It’s OK to Believe.

In the waning moments of Game 5 of the Eastern Conference Semifinals, with my Washington Capitals leading the Pittsburgh Penguins, and the team just one game away from advancing to the next round of the playoffs, Caps radio announcer John Walton said a wonderful thing on the radio:

“It’s OK to believe,” he said.

If you’re a Capitals fan, that was easier said than done. The Capitals had been around for 43 seasons. They had made the playoffs in 28 of those seasons — but prior to this season, had only made one Stanley Cup Finals. In 10 of those seasons, the Capitals had held either a 3-1 or 2-0 series lead in a playoff series — a commanding lead by hockey standards — and lost. No team in NHL history compared when it came to playoff collapses.

And yet, there was John Walton on the radio, reminding all of us: “It’s OK to believe.” I think we all needed that reminder — we’d been through so many playoff losses that the idea of a win seemed almost impossible.

The next game, Game 6, on the road, in overtime, the Capitals finally broke through and beat Pittsburgh.

In the next round, down three games to two, the Capitals won two in a row — shutting out Tampa Bay in both games — to secure a place in the Finals.

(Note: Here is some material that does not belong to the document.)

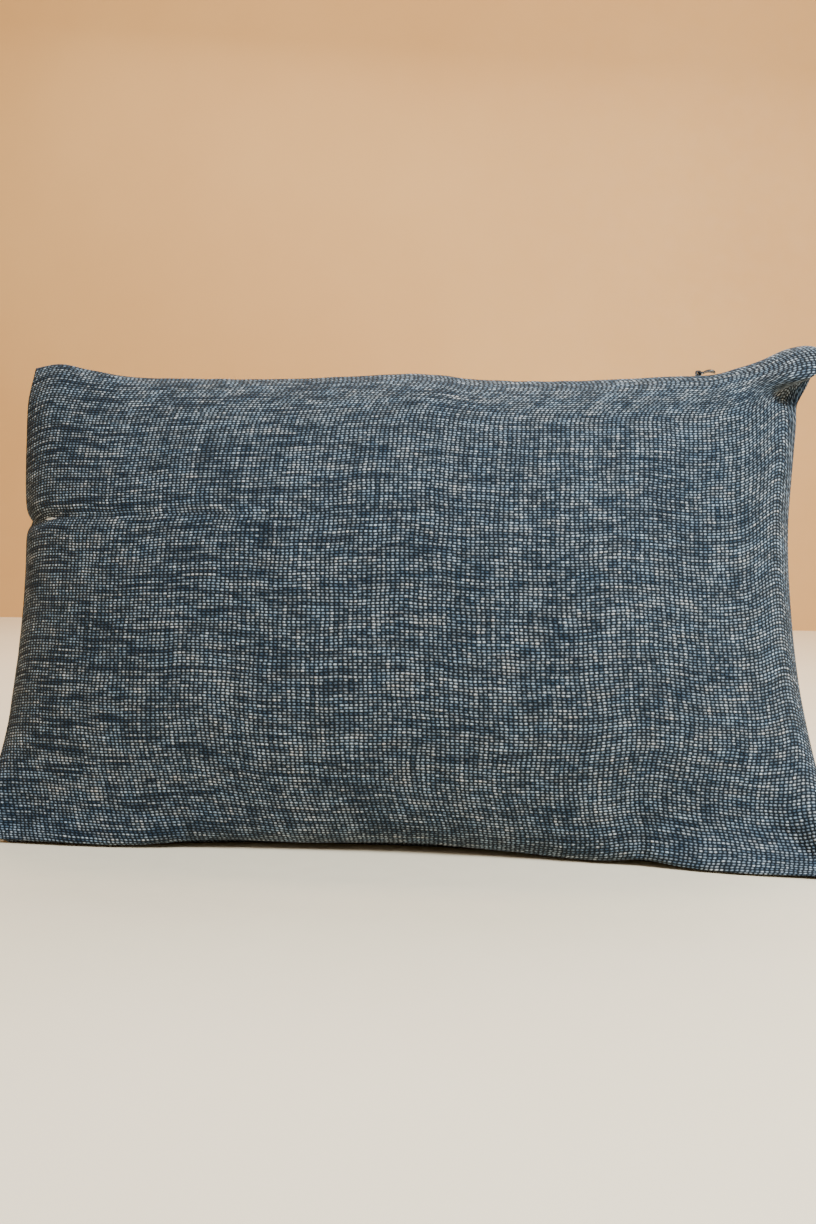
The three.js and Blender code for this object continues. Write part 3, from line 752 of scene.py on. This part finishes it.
def coil_plastic():
    n = Nodes("zip_coil")
    place = n.add("ShaderNodeTexCoord").outputs["Object"]
    scuff = n.noise(place, 900, 3, 0.6)
    colour = n.ramp(scuff, [(0.3, linear(30, 38, 48)), (0.75, linear(62, 72, 84))])
    return n.finish(colour, n.remap(scuff, 0.3, 0.7, 0.3, 0.5), n.bump(scuff, 0.00005))


def enamelled_metal():
    """Dark enamel, worn to bright metal in small patches."""
    n = Nodes("zip_metal")
    place = n.add("ShaderNodeTexCoord").outputs["Object"]
    broad = n.noise(place, 420, 3, 0.6)
    fine = n.noise(place, 2600, 2)
    worn = n.remap(n.math("ADD", broad, n.math("MULTIPLY", fine, 0.15)), 0.66, 0.72)
    colour = n.mix(worn, (*linear(46, 49, 54), 1), (*linear(150, 148, 142), 1))
    return n.finish(colour, n.remap(fine, 0.3, 0.7, 0.28, 0.45), n.bump(broad, 0.00005),
                    Metallic=n.remap(worn, 0, 1, 0.7, 1.0))


def satin_label():
    n = Nodes("label_cloth")
    u, v = n.uv()
    float_line = n.math("SINE", n.math("MULTIPLY", v, 2 * math.pi / 0.0003))
    grain = n.noise(n.vector(n.math("MULTIPLY", u, 400), n.math("MULTIPLY", v, 3000)), 1, 2)
    tone = n.math("ADD", n.math("MULTIPLY", float_line, 0.15), grain)
    colour = n.ramp(tone, [(0.3, linear(222, 220, 214)), (0.7, linear(248, 247, 244))])
    return n.finish(colour, n.remap(grain, 0.3, 0.7, 0.4, 0.6), n.bump(tone, 0.00005), Sheen_Weight=0.3)


def loose_fibre():
    """Crimped white fibre packed in tufts."""
    n = Nodes("fibre")
    place = n.add("ShaderNodeTexCoord").outputs["Object"]
    tuft = n.noise(place, 60, 4, 0.7, 1.5)
    strand = n.noise(place, 700, 3, 0.7, 2.0)
    colour = n.ramp(n.math("MULTIPLY", n.math("ADD", tuft, strand), 0.5),
                    [(0.3, linear(214, 212, 206)), (0.7, linear(250, 249, 246))])
    normal = n.bump(strand, 0.0005, 0.8, n.bump(tuft, 0.002))
    return n.finish(colour, n.remap(strand, 0.3, 0.7, 0.9, 1.0), normal, Sheen_Weight=0.4,
                    Subsurface_Weight=0.1)


cover_cloth = chenille_cloth()
pad_cloth = casing_cloth()
blue_thread = sewing_thread("cover_thread", linear(30, 42, 56), linear(76, 92, 108))
white_thread = sewing_thread("casing_thread", linear(216, 213, 204), linear(246, 244, 238))
tape_material = tape_cloth()
plastic = coil_plastic()
metal = enamelled_metal()

for side, name in ((1, "front"), (-1, "back")):
    outer = grids[side]
    cover = shell(f"cover_{name}", outer, outer - COVER_CLOTH * normals_of(outer, side), side)
    soft_piece(cover, f"cover_{name}_panel", cover_cloth)
    pad = shell(f"pad_{name}", pad_layer(side, PAD_OFFSET, 2), pad_layer(side, PAD_OFFSET + CASING_CLOTH, 2),
                side)
    soft_piece(pad, f"pad_casing_{name}", pad_cloth)

fill_grids = [pad_layer(side, FILL_OFFSET, 4) for side in (1, -1)]
fill = closed_mesh("filling", *fill_grids)[0]
soft_piece(fill, "fibre_fill", loose_fibre())


# ---- Seams ----

def cover_seam():
    """The seam's line in the cover's groove, from the zip's left end round the floor to its right end."""
    middle = (grids[1] + grids[-1]) / 2
    rim = rim_of(ROWS + 1, COLUMNS + 1)
    line = middle.reshape(-1, 3)[rim]
    is_zip = (rim // (COLUMNS + 1) == ROWS) & (np.abs(line[:, 0]) < ZIP_HALF_LENGTH + 0.002)
    first = np.flatnonzero(is_zip).max() + 1
    line, is_zip = np.roll(line, -first, axis=0), np.roll(is_zip, -first)
    return line[~is_zip]


def pad_seam():
    layers = [pad_layer(side, PAD_OFFSET, 2) for side in (1, -1)]
    middle = (layers[0] + layers[1]) / 2
    return middle.reshape(-1, 3)[rim_of(*middle.shape[:2])]


soft_piece(stitches("cover_seam_stitches", cover_seam(), pitch=0.0027, length=0.0023,
                    radius=THREAD_RADIUS, sink=0.0006, slant=0.0003),
           "cover_seam_thread", blue_thread)
pad_line = pad_seam()
is_hand_sewn = (pad_line[:, 1] < -0.14) & (pad_line[:, 0] > -0.14) & (pad_line[:, 0] < 0)
hand_first, hand_last = np.flatnonzero(is_hand_sewn)[[0, -1]]
machine_line = np.concatenate([pad_line[hand_last:], pad_line[:hand_first + 1]])
soft_piece(stitches("pad_seam_stitches", machine_line, pitch=0.003, length=0.0026,
                    radius=THREAD_RADIUS, sink=0.0004),
           "pad_seam_thread", white_thread)
soft_piece(stitches("pad_closing_stitches", pad_line[hand_first:hand_last + 1], pitch=0.0046,
                    length=0.004, radius=THREAD_RADIUS, sink=0.0004, slant=0.0006),
           "pad_closing_thread", white_thread)


# ---- The zip ----

def coil_teeth(name, side):
    """One coil wound from a single plastic wire, a little flatter than it is wide."""
    turns = int(2 * COIL_END / COIL_PITCH)
    angle = np.linspace(0, 2 * math.pi * turns, turns * 12 + 1)
    reach = COIL_RADIUS - COIL_WIRE
    x = np.linspace(-COIL_END, COIL_END, len(angle))
    y = ZIP_LINE + 0.9 * reach * np.sin(angle)
    z = side * (COIL_SPACING + reach * np.cos(angle))
    return tubes(name, [np.stack([x, y, z], -1)], COIL_WIRE, 6)


def tape(name, side):
    """A woven tape, flat beside its coil and then bent down into the cover, with a thicker selvedge."""
    bend = [(0.0028, 0), (0.004, 0), (0.005, -0.0001), (0.006, -0.0008), (0.0106, -0.0047)]
    place = np.linspace(0, 1, 25)
    run = np.linspace(0, 1, len(bend))
    z = np.interp(place, run, [b[0] for b in bend])
    y = np.interp(place, run, [b[1] for b in bend])
    x = np.linspace(-ZIP_HALF_LENGTH, ZIP_HALF_LENGTH, 320)
    ripple = 0.00012 * waves(x[None] / 0.006, place[:, None] * 3, 51) * place[:, None]
    middle = np.stack(np.broadcast_arrays(x[None], ZIP_LINE + y[:, None] + ripple, side * z[:, None]), -1)
    selvedge = 0.0003 - 0.00012 * smoothstep(np.abs(place - 0.55), 0.1, 0.35)
    selvedge[-2:] = 0.0003
    lift = selvedge[:, None, None] * normals_of(middle, 1)
    top, under = (middle + lift, middle - lift)
    flipped = normals_of(middle, 1)[0, 0, 1] < 0
    return shell(name, top, under, -1 if flipped else 1)


for name, side in (("front", 1), ("back", -1)):
    soft_piece(tape(f"tape_{name}", side), f"zip_tape_{name}", tape_material)
    soft_piece(coil_teeth(f"coil_{name}", side), f"zip_coil_{name}", plastic)
    ends = np.array([[-0.232, ZIP_LINE - 0.0022, side * 0.0094], [0.232, ZIP_LINE - 0.0022, side * 0.0094]])
    soft_piece(stitches(f"tape_stitches_{name}", ends, pitch=0.0027, length=0.0024,
                        radius=THREAD_RADIUS, sink=0.0002),
               f"zip_tape_thread_{name}", blue_thread)


def end_tack(name, x):
    """Close stitches over the two cloth edges at an end of the zip."""
    height = np.interp(x, grids[1][-1, :, 0], grids[1][-1, :, 1])
    across = np.linspace(-0.0014, 0.0014, 6)
    arch = 0.0001 - 0.0012 * np.abs(across / 0.0014) ** 3
    steps = x + np.linspace(-0.0009, 0.0009, 7)
    return tubes(name, [np.stack([np.full(6, step), height + arch, across], -1) for step in steps], 0.00017)


soft_piece(end_tack("end_tack_left", -TACK_PLACE), "zip_end_tack_left", blue_thread)
soft_piece(end_tack("end_tack_right", TACK_PLACE), "zip_end_tack_right", blue_thread)

for node in ("zip_slider", "zip_pull", "zip_stop_closed_end", "zip_stop_open_end"):
    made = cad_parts[node]
    made.data.materials.clear()
    made.data.materials.append(metal)
    rounding = made.modifiers.new("rounded edges", "BEVEL")
    rounding.width = 0.00012
    rounding.segments = 2
    rounding.limit_method = "ANGLE"


def label():
    """A blank folded ribbon that stands out of the pad's left seam and curls a little."""
    line = pad_line[(pad_line[:, 0] < -0.2) & (np.abs(pad_line[:, 1] + 0.06) < 0.03)]
    line = line[np.argsort(line[:, 1])]
    y = np.linspace(-0.073, -0.047, 27)
    root = np.interp(y, line[:, 1], line[:, 0])
    root_z = np.interp(y, line[:, 1], line[:, 2])
    out = np.linspace(0.0005, 0.0055, 9)
    curl = 0.0012 * (out / 0.0055) ** 2
    middle = np.stack(np.broadcast_arrays(root - out[:, None], y[None], root_z + curl[:, None]), -1)
    normal = normals_of(middle, 1)
    return shell("label", middle + 0.0002 * normal, middle - 0.0002 * normal, 1)


soft_piece(label(), "pad_label", satin_label())


# ---- Floor, backdrop, light and camera ----

def plain_surface(name, colour, dark, scale):
    n = Nodes(name)
    place = n.add("ShaderNodeTexCoord").outputs["Object"]
    broad = n.noise(place, scale, 4, 0.6)
    fine = n.noise(place, scale * 40, 2)
    tint = n.mix(n.remap(broad, 0.3, 0.7), (*colour, 1), (*dark, 1))
    return n.finish(tint, n.remap(fine, 0.2, 0.8, 0.5, 0.7), n.bump(fine, 0.0004, 0.5))


def plane(name, corners, material):
    data = bpy.data.meshes.new(name)
    data.from_pydata(corners, [], [(0, 1, 2, 3)])
    made = bpy.data.objects.new(name, data)
    bpy.context.scene.collection.objects.link(made)
    data.materials.append(material)
    return made


WALL_Y = 1.95
plane("floor", [(-6, -4, 0), (6, -4, 0), (6, WALL_Y, 0), (-6, WALL_Y, 0)],
      plain_surface("floor", linear(248, 233, 206), linear(243, 226, 197), 1.5))
plane("backdrop", [(-6, WALL_Y, 0), (6, WALL_Y, 0), (6, WALL_Y, 5), (-6, WALL_Y, 5)],
      plain_surface("backdrop", linear(230, 182, 120), linear(220, 170, 108), 1.2))


def area_light(name, place, aim, size, power, colour):
    data = bpy.data.lights.new(name, "AREA")
    data.shape = "RECTANGLE"
    data.size, data.size_y = size
    data.energy = power
    data.color = colour
    made = bpy.data.objects.new(name, data)
    made.location = place
    made.visible_camera = False
    made.rotation_euler = (Vector(aim) - Vector(place)).to_track_quat("-Z", "Y").to_euler()
    bpy.context.scene.collection.objects.link(made)
    return made


area_light("overhead", (0.15, 1.25, 1.75), (0, 0, 0), (2.4, 0.8), 38, (1, 0.98, 0.94))
area_light("front_right", (0.85, -0.8, 1.4), (0, 0, 0.17), (0.7, 0.7), 59, (0.82, 0.93, 1))
area_light("front_top", (0.1, -1.8, 2.0), (0, -0.5, 0), (2.4, 1.2), 16, (1, 0.93, 0.85))
area_light("wall_wash", (0, 0.9, 2.6), (0, WALL_Y, 1.0), (3, 0.6), 38, (1, 0.78, 0.5))

world = bpy.data.worlds.new("studio")
world.use_nodes = True
world.node_tree.nodes["Background"].inputs[0].default_value = (1, 0.7, 0.38, 1)
world.node_tree.nodes["Background"].inputs[1].default_value = 0.24
bpy.context.scene.world = world

PHOTO_HEIGHT = 1224
FOCAL = 1283
YAW, PITCH, ROLL = math.radians(5.77), math.radians(4.1), math.radians(0.51)
DISTANCE = 0.956
TARGET = Vector((0.0044, 0, 0.1679))

camera_data = bpy.data.cameras.new("camera")
camera_data.sensor_width = 36
camera_data.lens = 36 * FOCAL / PHOTO_HEIGHT
camera = bpy.data.objects.new("camera", camera_data)
bpy.context.scene.collection.objects.link(camera)
ahead = Vector((-math.sin(YAW) * math.cos(PITCH), math.cos(YAW) * math.cos(PITCH), -math.sin(PITCH)))
right = ahead.cross(Vector((0, 0, 1))).normalized()
level = right.cross(ahead)
right = right * math.cos(ROLL) + level * math.sin(ROLL)
above = right.cross(ahead)
camera.matrix_world = Matrix.Translation(TARGET - ahead * DISTANCE) @ Matrix((
    (right.x, above.x, -ahead.x, 0), (right.y, above.y, -ahead.y, 0), (right.z, above.z, -ahead.z, 0),
    (0, 0, 0, 1)))
bpy.context.scene.camera = camera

And then, after going down 1-0 to Vegas, against a team that hadn’t lost three games in a row all season, the Caps won four consecutive games to win the Stanley Cup.

I still can’t believe it: The Capitals are Stanley Cup champions! Caps fans have been through so much over the years: We were told our team didn’t play hard enough, or were too unlucky to break through. Whatever the case, the team always seemed to lose — until they broke through, shed their playoff baggage, and changed the narrative forever.

I keep thinking back to what John Walton said during the Pittsburgh series. You were right, John: It really is OK to believe.

It’s OK to believe to believe that you can do something great.

It’s OK to believe that all the work you’ve been putting in might lead to something big.

It’s OK to believe in the team around you — even if others have their doubts.

It’s OK to believe that your best work is still ahead of you.

It’s OK to believe that this time will be different.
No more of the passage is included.